I will not apologize for advocating for my issues, nor do I need or want your approval, and really, if your support is based upon how pleasant you deem someone's desire for equal treatment to be, then I'm not sure how much I want that support. I think people regularly forget how much this really is about real lives, and these are not privileges to be granted by a majority that may or may not deem me worthy of the very rights they were born to exercise.

As an exercise, read through these threads only replace the word "gay" with "Irish."
 
yolland said:
Why shouldn't they look forward to sharing with someone else what their parents shared? Why shouldn't they imagine themselves one day sharing with their own child the love and guidance their parents shared with them?

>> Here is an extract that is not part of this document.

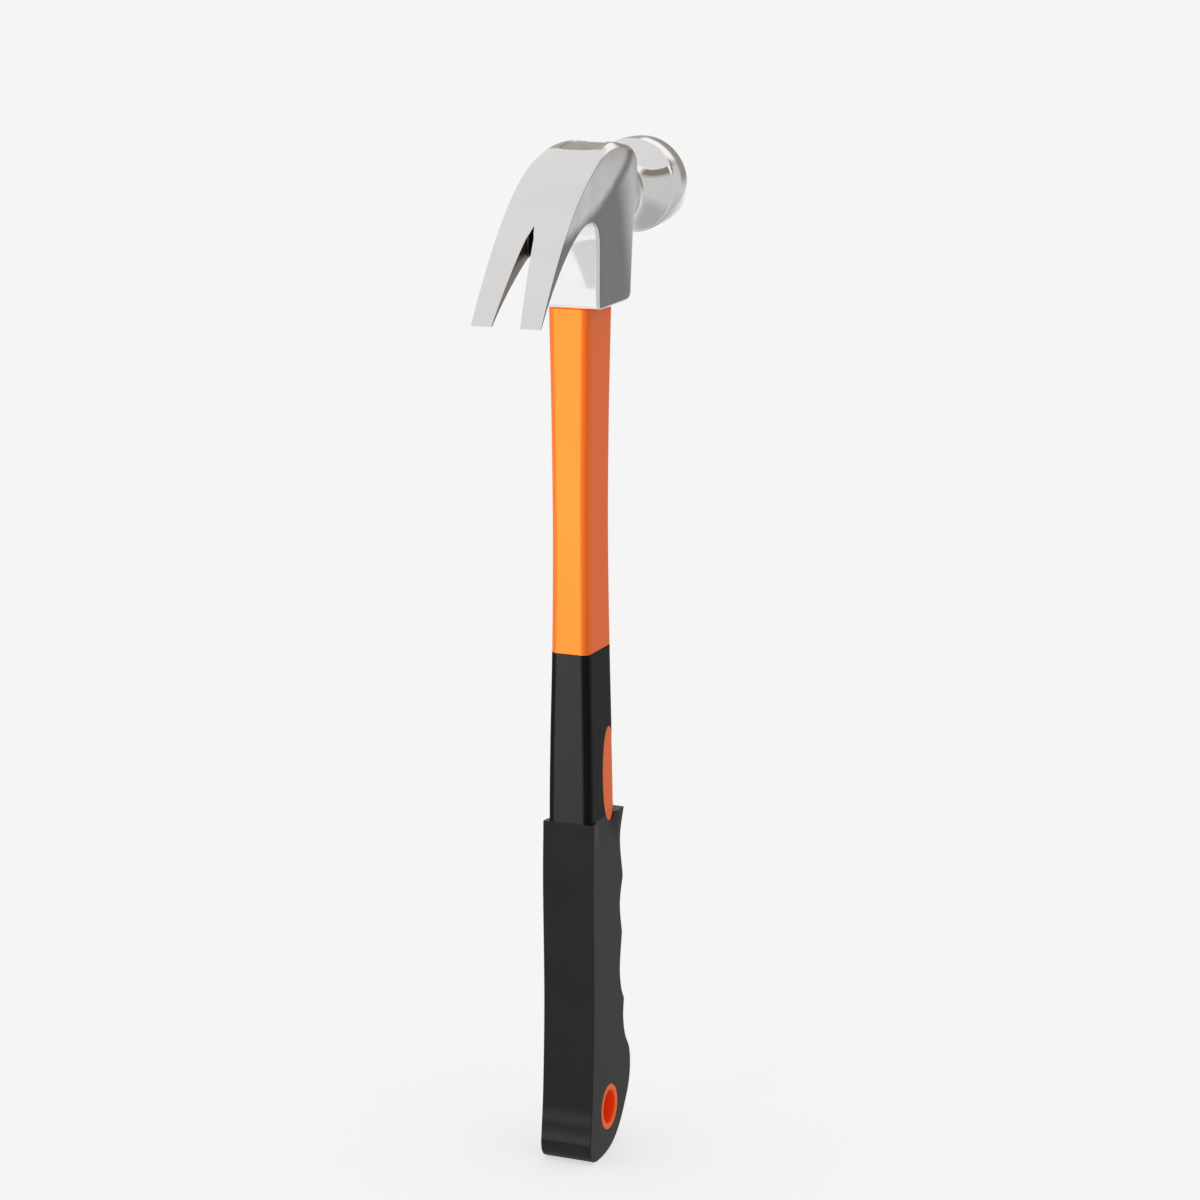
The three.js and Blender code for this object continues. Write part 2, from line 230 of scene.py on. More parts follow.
def rounded_slab(name, outline, radius, half, rings=6, spacing=1.0):
    """An outline in X and Z made thick across Y. half(x, z) is its half-thickness, and radius, at each
    point of the outline, is how far its edge is rounded over."""
    count = len(outline)
    inward = inward_normals(outline)
    vertices, faces = [], []
    for ring in range(rings + 1):
        turn = math.pi / 2 * ring / rings
        points = outline + inward * (radius * (1 - math.cos(turn)))[:, None]
        y = half(points[:, 0], points[:, 1]) - radius * (1 - math.sin(turn))
        vertices.append(np.stack([points[:, 0], y, points[:, 1]], 1))
    points, triangles = fill_flat(vertices[-1][:, [0, 2]], spacing)
    inner = points[count:]
    middle = np.stack([inner[:, 0], half(inner[:, 0], inner[:, 1]), inner[:, 1]], 1)
    side = np.vstack(vertices + [middle])
    last = rings * count
    for base in (0, len(side)):
        for ring in range(rings):
            faces += bridge(base + ring * count, base + (ring + 1) * count, count)
        faces += [tuple(base + last + i for i in triangle) for triangle in triangles]
    faces += bridge(0, len(side), count)
    return make_object(name, np.vstack([side, side * (1, -1, 1)]), faces)


def loft(name, sections):
    """A closed solid through rings of points, each with the same number of points."""
    count = len(sections[0])
    faces = []
    for ring in range(len(sections) - 1):
        faces += bridge(ring * count, (ring + 1) * count, count)
    faces.append(tuple(range(count)))
    faces.append(tuple(range((len(sections) - 1) * count, len(sections) * count)))
    return make_object(name, np.vstack(sections), faces)


def lathe(name, profile, segments, height):
    """A profile of (radius, distance along X) turned about a line along X at this height."""
    angles = full_turn(segments)
    sections = []
    for radius, along in profile:
        across, up = radius * np.cos(angles), radius * np.sin(angles)
        sections.append(np.stack([np.full(segments, along), across, up + height], 1))
    return loft(name, sections)


def rounded_section(front, back, half, front_corner, back_corner):
    """A ring in X and Y with round corners."""
    corners = [
        (front + front_corner, front_corner - half, front_corner, 180),
        (back - back_corner, back_corner - half, back_corner, 270),
        (back - back_corner, half - back_corner, back_corner, 0),
        (front + front_corner, half - front_corner, front_corner, 90),
    ]
    ring = []
    for x, y, radius, start in corners:
        for step in range(CORNER_STEPS + 1):
            angle = math.radians(start + 90 * step / CORNER_STEPS)
            ring.append((x + radius * math.cos(angle), y + radius * math.sin(angle)))
    return np.array(ring)


def at_height(ring, z):
    return np.column_stack([ring, np.full(len(ring), float(z))])


def combine(target, other, operation):
    """Joins other to target or cuts it away, and removes other."""
    change = target.modifiers.new("change", "BOOLEAN")
    change.object = other
    change.operation = operation
    change.solver = "EXACT"
    freeze(target)
    bpy.data.objects.remove(other)


def freeze(target):
    """Makes the object's modifiers part of its mesh."""
    bpy.context.view_layer.update()
    seen = target.evaluated_get(bpy.context.evaluated_depsgraph_get())
    mesh = bpy.data.meshes.new_from_object(seen)
    target.modifiers.clear()
    target.data = mesh


def smooth(target, sharp_angle):
    """Smooth shading, split at edges that turn more than sharp_angle degrees."""
    target.data.shade_smooth()
    target.data.set_sharp_from_angle(angle=math.radians(sharp_angle))
    weighted = target.modifiers.new("weighted", "WEIGHTED_NORMAL")
    weighted.keep_sharp = True
    freeze(target)


# --- Head -------------------------------------------------------------------------------------------------

def claw_outer(steps):
    x, z = CLAW_TIP
    return bezier([(x, z), (x + 14.6, z + 23.5), (CREST_X - 28.4, CREST_TOP), (CREST_X, CREST_TOP)], steps)


def head_outline():
    """The head's side view, anticlockwise from the tips, and how far each point's edge is rounded."""
    x, z = CLAW_TIP
    inner_tip = (x + 0.8, z + 0.3)
    foot, top = NECK_BACK
    front_bend, back_bend = NECK_BENDS
    front_up, front_in = FOOT_FRONT_CORNER
    flat_low, flat_high = CHEEK_FLAT
    crest_end = CHEEK_BACK - 8
    stretches = [  # the points of each, and how far its edge is rounded where it starts and ends
        (line(CLAW_TIP, inner_tip, 3), CLAW_EDGE, CLAW_EDGE),
        (bezier([inner_tip, (inner_tip[0] + 7.2, inner_tip[1] + 9.8), (ARCH_TOP[0] - 12.5, ARCH_TOP[1]),
                 ARCH_TOP], 70), CLAW_EDGE, 0.9),
        (bezier([ARCH_TOP, (NECK_FRONT, ARCH_TOP[1]), (NECK_FRONT, front_bend)], 24), 0.9, 1.5),
        (line((NECK_FRONT, front_bend), (NECK_FRONT, NECK_FOOT + front_up), 24), 1.5, 1.2),
        (bezier([(NECK_FRONT, NECK_FOOT + front_up), (NECK_FRONT, NECK_FOOT),
                 (NECK_FRONT + front_in, NECK_FOOT)], 10), 1.2, 1.2),
        (line((NECK_FRONT + front_in, NECK_FOOT), (foot - FOOT_BACK_CORNER, NECK_FOOT), 28), 1.2, 1.8),
        (bezier([(foot - FOOT_BACK_CORNER, NECK_FOOT), (foot, NECK_FOOT),
                 (foot, NECK_FOOT + FOOT_BACK_CORNER)], 12), 1.8, 2.4),
        (line((foot, NECK_FOOT + FOOT_BACK_CORNER), (top, back_bend), 24), 2.4, 3.0),
        (bezier([(top, back_bend), (top + 1, 311), (CHEEK_BACK, 313), (CHEEK_BACK, flat_low)], 24), 3.0, 3.4),
        (line((CHEEK_BACK, flat_low), (CHEEK_BACK, flat_high), 8), 3.4, 3.4),
        (bezier([(CHEEK_BACK, flat_high), (CHEEK_BACK, CHEEK_TOP), (crest_end, CHEEK_TOP)], 20), 3.4, 2.0),
        (bezier([(crest_end, CHEEK_TOP), (9.2, CREST_TOP), (CREST_X, CREST_TOP)], 8), 2.0, 1.5),
        (claw_outer(170)[::-1][:-1], 1.5, CLAW_EDGE),
    ]
    points = np.vstack([points for points, _, _ in stretches])
    radius = np.concatenate([np.linspace(a, b, len(points), endpoint=False) for points, a, b in stretches])
    # near the tips the claws are too thin for more than a slight rounding
    reach = smoothstep(points[:, 0], CLAW_TIP[0], CLAW_TIP[0] + 16)
    return points, np.minimum(radius, 0.1 + 0.65 * reach + np.maximum(points[:, 0] + 40, 0))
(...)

Why shouldn't they see themselves going with their families to church picnics or block parties or the beach and socializing with other parents while the kids play, just like their families did?

why?

Because I can't. Because I can't do any of these thi gs without it being inherently political. If I get married, it's political. If I have kids, it's political. I've heard, in here no less, people speak passionately about their god-given rights to denounce me, or at least cherish their right to denounce me should their moral conscience move them to do so for doing the very things you just outlined. And then, the flip side, they bestow upon me the largess of their struggles, after prayer and study, they've decided that, well, it is ok that you participate, and look at how expansive my worldview and generosity of spirit. Your worth, homosexual, remains up for me to decide, AND I AM SO PROUD OF MYSELF FOR BEING TOTALLY COMFORTABLE AROUND YOU.

I'm always contested. My social worth isn't assumed, it's granted.

Yet I know that it's not. And I know I don't need anything from anyone. And yet I can't escape any of this.